* Start Collected data *

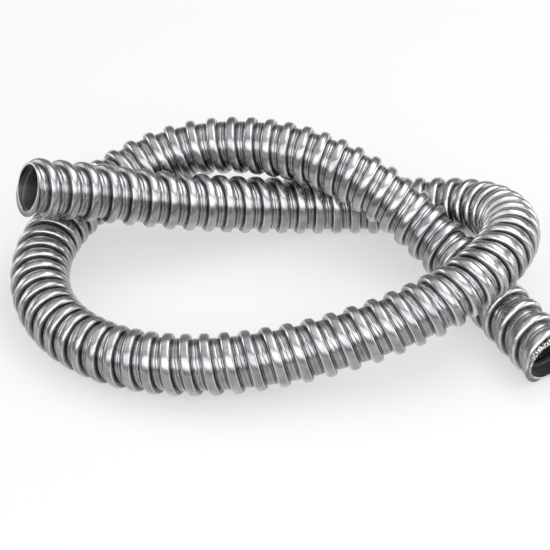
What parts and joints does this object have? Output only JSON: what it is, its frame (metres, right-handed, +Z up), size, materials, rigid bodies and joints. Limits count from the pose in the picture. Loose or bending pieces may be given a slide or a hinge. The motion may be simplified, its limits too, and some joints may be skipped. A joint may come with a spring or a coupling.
{
  "type": "flexible conduit",
  "caption": "Corrugated strip-wound steel conduit, a short length with bare cut ends lying in a loose overhand knot.",
  "frame": {"origin": "on the floor, under the middle of the knot's box", "axes": "+Z up from the floor; the raised end's mouth is towards -X, the floor end's mouth towards -Y"},
  "size_m": [0.2404, 0.1544, 0.0636],
  "materials": {
    "galvanised_steel": "bright galvanised, drawn smooth"
  },
  "bodies": {
    "root": {"conduit": "galvanised_steel"}
  },
  "joints": []
}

* End Collected data *

Using the data above, reproduce every line exactly.

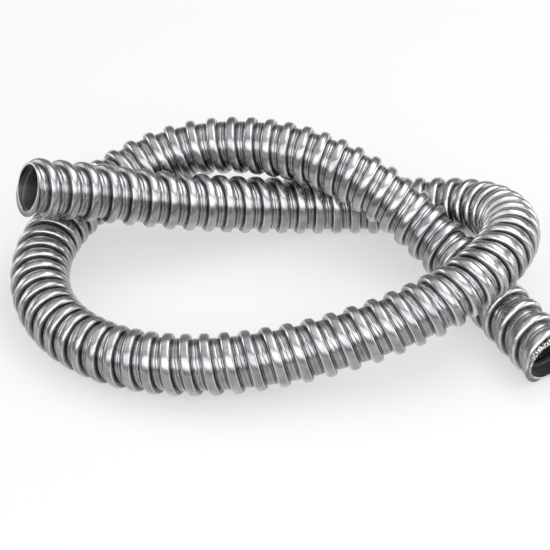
What parts and joints does this object have? Output only JSON: what it is, its frame (metres, right-handed, +Z up), size, materials, rigid bodies and joints. Limits count from the pose in the picture. Loose or bending pieces may be given a slide or a hinge. The motion may be simplified, its limits too, and some joints may be skipped. A joint may come with a spring or a coupling.
{
  "type": "flexible conduit",
  "caption": "Corrugated strip-wound steel conduit, a short length with bare cut ends lying in a loose overhand knot.",
  "frame": {"origin": "on the floor, under the middle of the knot's box", "axes": "+Z up from the floor; the raised end's mouth is towards -X, the floor end's mouth towards -Y"},
  "size_m": [0.2404, 0.1544, 0.0636],
  "materials": {
    "galvanised_steel": "bright galvanised, drawn smooth"
  },
  "bodies": {
    "root": {"conduit": "galvanised_steel"}
  },
  "joints": []
}